US - Parents of the 'Millenial' generation are much more concerned over whether their poultry purchases have been responsibly reared than previous generations, according to a survey conducted by MetrixLab on behalf of Foster Farms.
'Millenial' refers to the generation born in the 1980s and 1990s, who reached adulthood after the millenium in 2000.
The survey showed that while availability and pricing are cited as potential challenges, nearly one-third of respondents consider “organic” or “no antibiotics” to be the most important factor in choosing fresh chicken. However, there is confusion over labelling and these products are perceived as niche.
This suggests that there is consumer support for governmental and business moves in the US towards more responsible use of antimicrobials in farming.

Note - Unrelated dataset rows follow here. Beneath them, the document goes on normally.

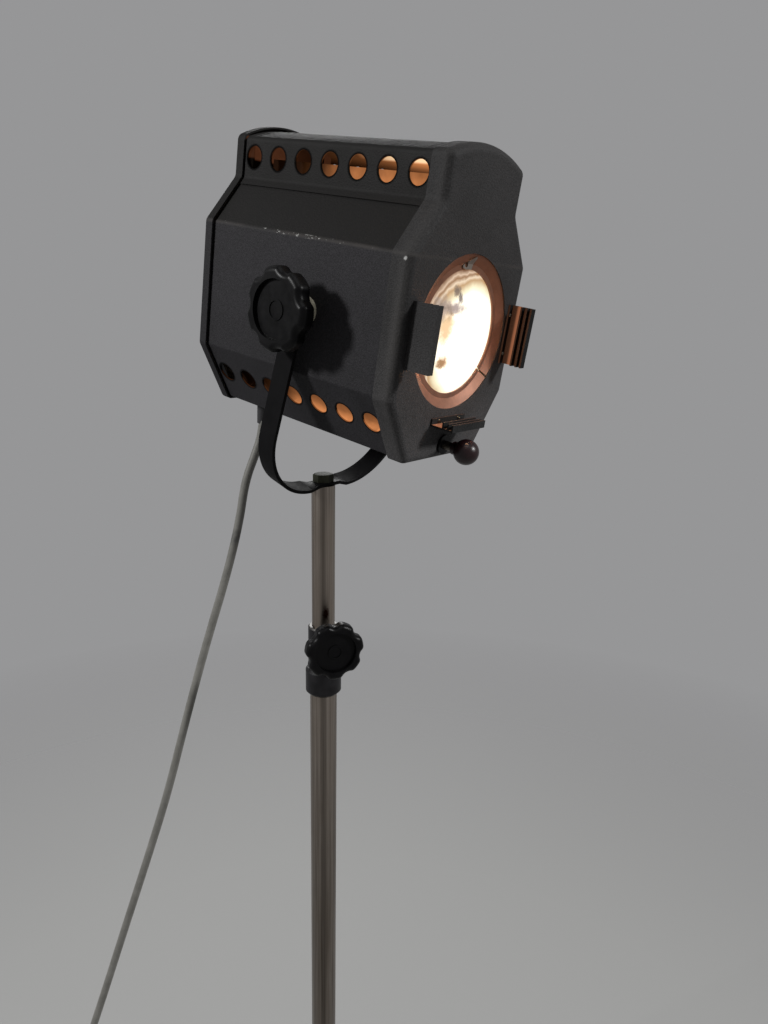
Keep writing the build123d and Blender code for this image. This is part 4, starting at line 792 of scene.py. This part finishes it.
BACKDROP = (0.305, 0.305, 0.31)
SURROUND = 0.16  # the strength of the soft white light from all round
FLOOR_HALF = 6.0


def pale_world():
    """A soft white surrounding that the camera, mirrors and glass see as a plain pale grey."""
    world = bpy.data.worlds.new("studio")
    scene.world = world
    world.use_nodes = True
    tree = world.node_tree
    tree.nodes.clear()
    path = tree.nodes.new("ShaderNodeLightPath")
    lit = tree.nodes.new("ShaderNodeBackground")
    lit.inputs["Color"].default_value = (1, 1, 1, 1)
    lit.inputs["Strength"].default_value = SURROUND
    seen = tree.nodes.new("ShaderNodeBackground")
    seen.inputs["Color"].default_value = (*BACKDROP, 1)
    mix = tree.nodes.new("ShaderNodeMixShader")
    out = tree.nodes.new("ShaderNodeOutputWorld")
    either = path.outputs["Is Camera Ray"]
    for ray in ("Is Transmission Ray", "Is Glossy Ray"):
        more = tree.nodes.new("ShaderNodeMath")
        more.operation = "MAXIMUM"
        tree.links.new(either, more.inputs[0])
        tree.links.new(path.outputs[ray], more.inputs[1])
        either = more.outputs[0]
    tree.links.new(either, mix.inputs["Fac"])
    tree.links.new(lit.outputs[0], mix.inputs[1])
    tree.links.new(seen.outputs[0], mix.inputs[2])
    tree.links.new(mix.outputs[0], out.inputs[0])


def fading_floor():
    """A pale floor that keeps the shadows near the stand and fades into the backdrop further out."""
    paint = Paint("pale_floor", (0.34, 0.34, 0.335), 0.7)
    apart = paint.node("VectorMath", {"operation": "LENGTH"}, Vector=paint.row)
    far = paint.span(apart.outputs["Value"], 1.0, 2.6)
    clear = paint.node("BsdfTransparent").outputs[0]
    mix = paint.node("MixShader", Fac=far)
    paint.feed(mix.inputs[1], paint.shader.outputs[0])
    paint.feed(mix.inputs[2], clear)
    paint.feed(paint.tree.nodes["Material Output"].inputs["Surface"], mix.outputs[0])
    return paint.made


pale_world()
corners = [(x * FLOOR_HALF, y * FLOOR_HALF, 0) for x, y in ((-1, -1), (1, -1), (1, 1), (-1, 1))]
floor = mesh_object("floor", corners, [(0, 1, 2, 3)], smooth=False)
wear(floor, fading_floor())
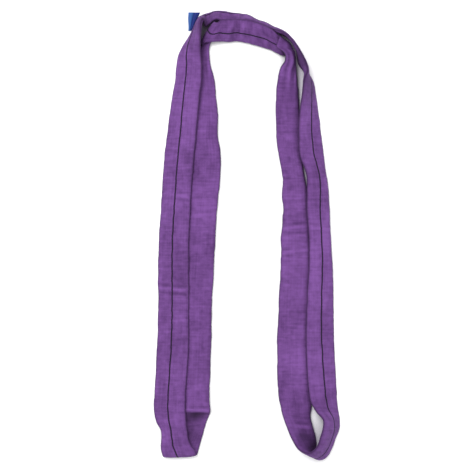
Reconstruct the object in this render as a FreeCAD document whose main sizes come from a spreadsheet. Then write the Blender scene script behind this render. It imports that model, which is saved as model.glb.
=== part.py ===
"""Endless polyester round sling, laid out as a double-run arch.

One continuous loop lies collapsed: two runs side by side make each leg, a front and a
rear strip make the bridge, and a bight closes each leg at its foot.  The woven tubular
sleeve is one closed tube, divided here where the legs swing and fold.  Inside it runs
the load-bearing hank of parallel yarns, tied with tape.  A tracer stripe runs along one
face, and a folded tape label lies at the top left.

Frame: millimetres, +Z up, the sling lying on z = 0, origin at the middle of its footprint.
The legs run along Y with the bridge at +Y; left is -X, and front is towards -Y.
"""
import FreeCAD, Part
import math
import os
import Sketcher
from FreeCAD import Placement, Rotation, Vector

doc = FreeCAD.newDocument("round_sling")

# ------------------------------------------------------------------ driving dimensions
SIZES = [
    ("sleeve_wall", 1.2, "woven sleeve wall"),
    ("edge_wall", 1.5, "sleeve wall at the folded edges"),
    ("edge_power", 3.0, "roundness of the flattened tube at its edges"),
    ("face_power", 2.2, "roundness of the flattened tube on its faces"),
    ("strand_count", 5, "yarn strands drawn in the hank"),
    ("strand_fill", 0.37, "strand half width over strand spacing"),
    ("strand_flat", 0.50, "strand half height over the free half height"),
    ("strand_spread", 0.87, "share of the inside width the strands are spread over"),
    ("stripe_width", 3.6, "tracer stripe width"),
    ("stripe_limit", 0.12, "largest stripe half width over tube half width"),
    ("stripe_thick", 0.30, "tracer stripe thickness"),
    ("stripe_lift", 0.10, "clearance under the tracer stripe"),
    ("rest_flat", 0.62, "height of the flats pressed into the sleeve where it rests"),
    ("flat_margin", 0.6, "extra width of the middle flat beyond the stripe, each side"),
    ("swing_cut_left", 236.0, "y of the left leg swing line"),
    ("swing_cut_right", 212.0, "y of the right leg swing line"),
    ("fold_cut", -38.0, "y of both legs' fold line"),
    ("swing_gap", 1.4, "clearance at a swing line"),
    ("fold_gap", 1.2, "clearance at a fold line"),
    ("tie_length", 14.0, "length of a core tie tape along the hank"),
    ("tie_thick", 0.25, "core tie tape thickness"),
    ("tie_inset", 0.20, "clearance between sleeve and tie"),
    ("seam_share", 0.42, "place of the closing seam along the rear bridge"),
    ("lap_length", 30.0, "length of the tucked sleeve end at the closing seam"),
    ("seam_row_share", 0.32, "seam row distance from the seam over the lap length"),
    ("seam_row_cover", 1.1, "seam row length over the tube's half width"),
    ("seam_lift", 0.5, "height of the seam stitches above the sleeve"),
    ("seam_clear", 0.5, "clearance between seam stitches and stripe"),
    ("stitch_length", 2.2, "stitch length"),
    ("stitch_width", 0.7, "stitch width"),
    ("stitch_height", 0.35, "stitch height"),
    ("stitch_pitch", 3.4, "stitch pitch"),
    ("tag_length", 30.0, "traceability tag length"),
    ("tag_width", 18.0, "traceability tag width"),
    ("tag_thick", 0.25, "traceability tag thickness"),
    ("tag_clear", 0.25, "clearance between tag and sleeve"),
    ("tag_back", 60.0, "tag middle to the left swing line, along the sling"),
    ("label_thick", 0.9, "label tape thickness, folded double"),
    ("label_low", 0.3, "label underside height"),
    ("label_top_run", 17.8, "label top edge length"),
    ("label_foot_run", 5.0, "label bottom edge length"),
    ("label_side", 27.6, "label free side length"),
    ("label_left", -88.0, "x of the label's free side"),
    ("label_foot", 306.8, "y of the label's bottom edge"),
    ("label_stitch_inset", 1.4, "label stitch row to the sewn edge"),
    ("label_stitch_lift", 0.05, "height of the label stitches above the label"),
]
sizes = doc.addObject("Spreadsheet::Sheet", "sizes")
for row, (alias, value, note) in enumerate(SIZES, start=1):
    sizes.set("A%d" % row, str(value))
    sizes.set("B%d" % row, note)
    sizes.setAlias("A%d" % row, alias)

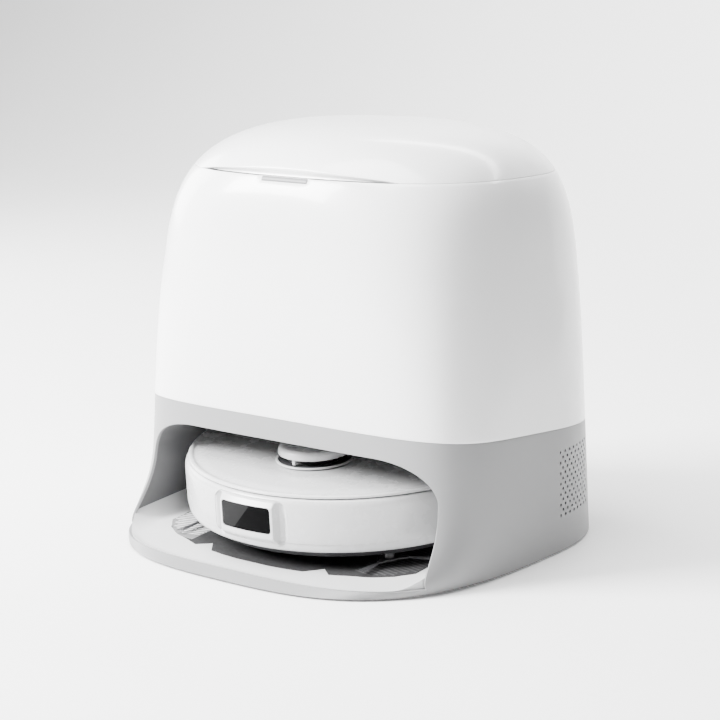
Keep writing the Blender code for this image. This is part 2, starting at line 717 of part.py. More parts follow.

Conducted in 2015, the survey of 1,872 West Coast Millennial parents found that once Millennials have children, traditional family values and peer/community influence are the primary factors influencing everything from grocery purchases to cooking and consumption habits – with 74 per cent reporting their criteria has changed a lot due to these factors.
Millennials report their purchasing standards for fresh chicken differ significantly from their parents or previous generations.
Highlights of the research:
- 79 per cent of Millennial parents surveyed agreed that they are much more concerned than their parents’ generation about chemicals, antibiotics and ingredients used to produce food, while 78 per cent say they are more concerned than their parents' generation about nutrition;
- Use of antibiotics in meat and poultry production (54 per cent), hormones and steroids in meats, poultry or dairy products (60 per cent) and food safety (68 per cent) are the top three food issues that survey participants were very concerned about;
- Nearly 80 per cent of those surveyed noted that buying humanely raised meat and poultry is more important to them now than it was in the past;
- 81 per cent of those surveyed agreed that they try to buy poultry that is raised in their state.
Price is perceived as a barrier to widespread adoption of antibiotic-free and organic poultry: 75 per cent of West Coast Millennials view antibiotic-free chicken as expensive.
Nonetheless, a significant proportion of consumers are willing to spend more: while 87 per cent of those surveyed report concern about the cost of food, nearly a quarter (23 per cent) said they have purchased organic chicken three or more times out of their past five purchases.